Spinach Artichoke Casserole

 I miss my weekly trips to the Farmers Market.  However, when the weather turn cold, I turn to my recipe box for some of my favorite recipes.  I have made this numerous times and it never disappoints.  Perfect with baked chicken, fish or pork.  Also delicious along side a grilled steak; it is very similar to a spinach side dish you might see on the menu at one of your favorite steakhouses.  This is also the perfect make-ahead dish, prepare earlier in the day, refrigerate and bake just prior to serving.  

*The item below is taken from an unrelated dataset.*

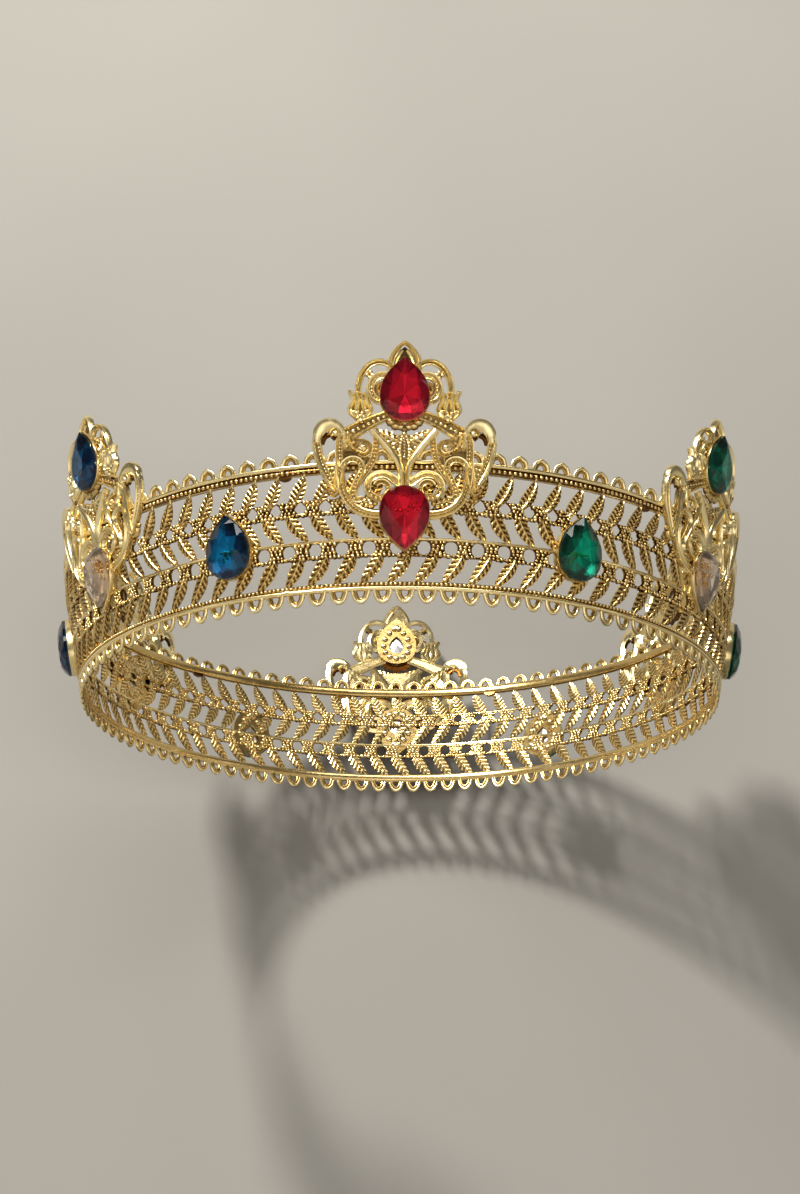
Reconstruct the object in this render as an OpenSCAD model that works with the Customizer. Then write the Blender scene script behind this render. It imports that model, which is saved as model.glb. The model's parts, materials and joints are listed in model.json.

Spinach Artichoke Casserole

Ingredients

  • 2 10 oz. pkg. frozen chopped spinach
  • 1/2 cup chopped onion
  • 1/4 cup butter
  • 2 cups sour cream
  • 1/2 cup grated Parmesan cheese, plus 2 additional tablespoons
  • salt and pepper, to taste
  • 1 16 oz. can water-packed quartered artichoke hearts

Instructions

  1. Preheat oven to 350 degrees.  Cook spinach; drain and squeeze dry.  Saute onion in butter until transparent.  Combine sour cream, 1/2 cup Parmesan cheese, salt, pepper, and cooked spinach in a mixing bowl.  Mix in onion.  Pour into a 1 1/2 quart baking dish.  Drain artichoke hearts, arrange over the spinach mixture.  Sprinkle with remaining 2 tablespoons of Parmesan cheese.  Bake for 20 - 30 minutes until hot and bubbly.

      If you are preparing this ahead, you will need to increase the baking time if you are baking directly from the refrigerator.  I always take the casserole out of the refrigerator and let it sit at room temperature approx. 30 minutes prior to baking.